TASK GOAL:
Sort through the data and copy the lines holding the word "attach".

MATERIAL PROVIDED:
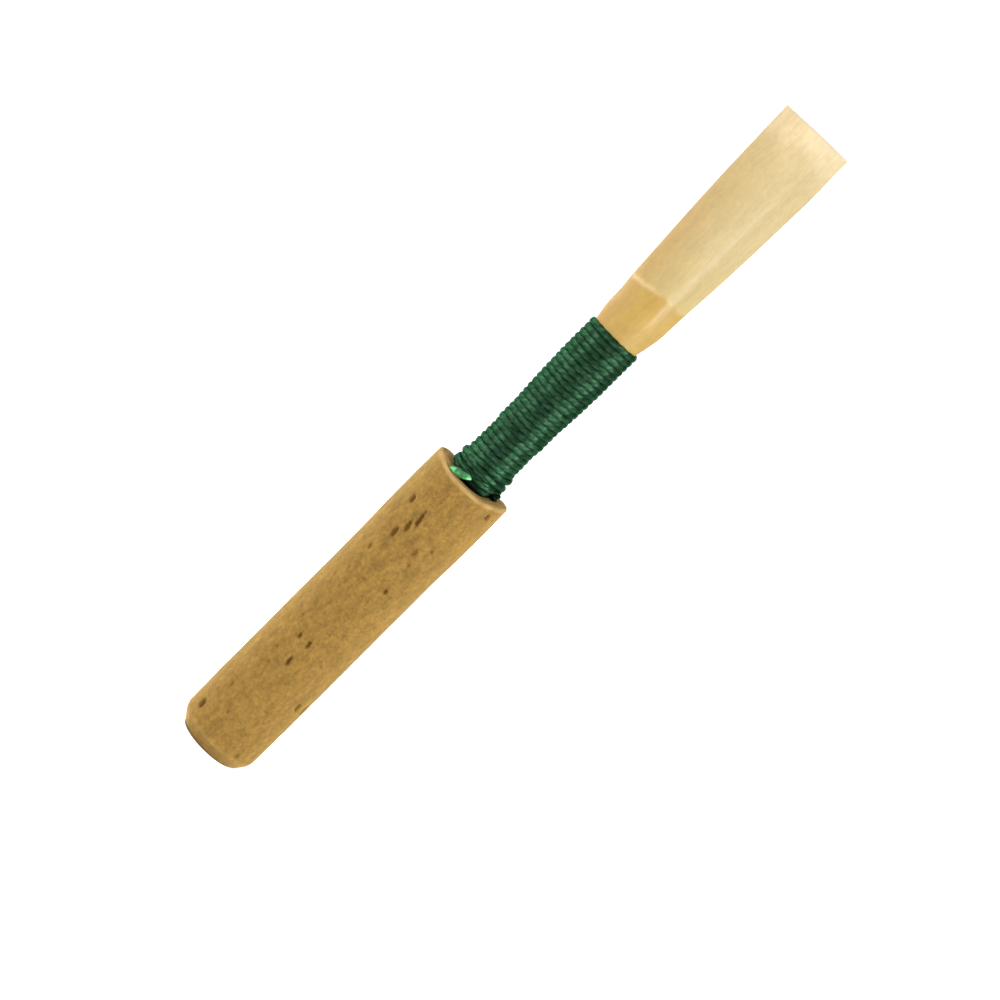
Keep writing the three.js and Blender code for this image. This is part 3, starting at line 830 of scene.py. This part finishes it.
winding = lay_strand("green_thread_winding", (17, 17, 17), winding_centre,
                     lambda way: STRAND_THICK * (1 - 0.5 * tuck(way)),
                     lambda way: STRAND_WIDE * (1 - 0.5 * tuck(way)), crown_share=STRAND_CROWN)
winding.data.materials.append(thread_finish)
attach(winding, "root")
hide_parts("thread_winding")

# Thread hitches
# The strand's last turns, laid down to the cork, crossed by two hitches pulled tight over them,
# and the knot in which they end at the right.

HITCH_TURNS = 6.25
HITCH_DESCENT = 0.555  # in a turn
HITCH_LIFT = 0.07
CROSSING_THICK = 0.3
CROSSING_WIDE = 0.46


def cork_face(angle):
    """The height of the cork's worn upper face on a side of it."""
    return CORK_WORN_TOP - CORK_SADDLE * smooth(math.sin(angle) ** 2)


def last_turn_centre(way):
    """The last turns' path, on down from the winding until they lie over each other on the cork."""
    turned = HITCH_TURNS * way
    angle = math.pi / 2 - 2 * math.pi * turned
    z = max(WINDING_FOOT - 0.02 - HITCH_DESCENT * turned, cork_face(angle) + 0.26)
    over_others = 0.18 * smooth(share(turned, 4.8, 5.6))
    return on_bound(angle, z, HITCH_LIFT + 0.02 * math.sin(5 * angle) + over_others)


# Each place on the crossing hitches is its turns from the back, its height and its lift.
CROSSING = ((0, 33.3, 0.17), (0.25, 32.7, 0.35), (0.5, 32.75, 0.33), (0.75, 32.1, 0.35), (1, 31.9, 0.33),
            (1.25, 31.95, 0.38), (1.5, 32.2, 0.35), (1.75, 32.35, 0.33), (2, 31.7, 0.33),
            (2.25, 31.5, 0.33), (2.5, 31.25, 0.37), (2.75, 31.45, 0.3), (3, 31.6, 0.26))


def crossing_centre(way):
    """The hitches' path through those places, its corners rounded off."""
    turned, heights, lifts = (np.array(column) for column in zip(*CROSSING))
    here = way * turned[-1]
    nearby = here + np.array((-0.06, 0, 0.06))
    z, lift = (np.interp(nearby, turned, column).mean() for column in (heights, lifts))
    return on_bound(math.pi / 2 - 2 * math.pi * here, z, lift)


KNOT = Vector((2.2, -0.98, 31.15))
KNOT_SIZE = 0.15
KNOT_THICK = 0.3
KNOT_WIDE = 0.34
knot_out = Vector((KNOT.x, KNOT.y, 0)).normalized()
knot_side = Vector((0, 0, 1)).cross(knot_out)


def knot_centre(way):
    """A tight overhand knot, its loops side by side against the thread."""
    s = 0.2 + (2 * math.pi - 0.4) * way
    return KNOT + KNOT_SIZE * ((math.sin(s) + 2 * math.sin(2 * s)) * knot_side * 0.9
                               + (math.cos(s) - 2 * math.cos(2 * s)) * Vector((0, 0, 1))
                               - 1.3 * math.sin(3 * s) * knot_out)


hitches = lay_strand("green_thread_hitches", (11, 11, 9), last_turn_centre,
                     lambda way: STRAND_THICK, lambda way: STRAND_WIDE, crown_share=STRAND_CROWN)
crossing = lay_strand("crossing_hitches", (11, 9, 5), crossing_centre,
                      lambda way: CROSSING_THICK, lambda way: CROSSING_WIDE)
knot = lay_strand("knot", (11, 11), knot_centre, lambda way: KNOT_THICK, lambda way: KNOT_WIDE,
                  lambda way: tuple(knot_out))
# The hitches' green is a little lighter than the winding's: painted light.
lit_hitch_finish = nylon("lit_hitch_nylon", (31, 61, 41), (52, 89, 62), SHADE_BY_CORK)
# The knot's green is far darker than the thread's: painted shadow, with more painted shade near the cork.
shaded_knot_finish = nylon("shaded_knot_nylon", (10, 22, 14), (20, 42, 28), ("Z", 30.75, 31.7, 0.3, 1.0))
for strand, finish in ((hitches, lit_hitch_finish), (crossing, lit_hitch_finish), (knot, shaded_knot_finish)):
    strand.data.materials.append(finish)
pick(hitches, crossing, knot)
bpy.ops.object.join()
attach(hitches, "root")
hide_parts("thread_hitches")

# Thread tail
# The strand's cut end, flattened, which lies on the cork's upper face in front of the thread. Its
# green is lighter, partly where its plies have opened and partly as painted light.

TAIL_THICK = 0.26
TAIL_WIDE = 0.7
TAIL_PLACES = ((-0.1, -2.55, 31.2), (-0.5, -2.68, 31.12), (-1.0, -2.8, 30.98), (-1.5, -2.78, 30.86),
               (-1.98, -2.62, 30.75))


def tail_centre(way):
    """A place along the tail, from where it leaves the thread to its tip."""
    turned = np.linspace(0, 1, len(TAIL_PLACES))
    return [np.interp(way, turned, column) for column in zip(*TAIL_PLACES)]


def tail_swell(way):
    """The tail's thickness along it, as a share: it tapers at both ends."""
    return max(0.12, math.sin(math.pi * (0.04 + 0.86 * way)) ** 0.6)


tail = lay_strand("green_thread_tail", (11, 5), tail_centre, lambda way: TAIL_THICK * tail_swell(way),
                  lambda way: TAIL_WIDE * tail_swell(way), lambda way: (-0.25, -1, 0.55))
# Its fade paints a highlight towards the tail's right end, where it leaves the thread.
highlit_cut_finish = nylon("highlit_cut_nylon", (60, 119, 73), (97, 161, 107), ("X", -2.0, -0.4, 0.75, 1.6))
tail.data.materials.append(highlit_cut_finish)
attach(tail, "root")
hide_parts("thread_tail")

ANSWER FOR THE TASK:
attach(winding, "root")
attach(hitches, "root")
attach(tail, "root")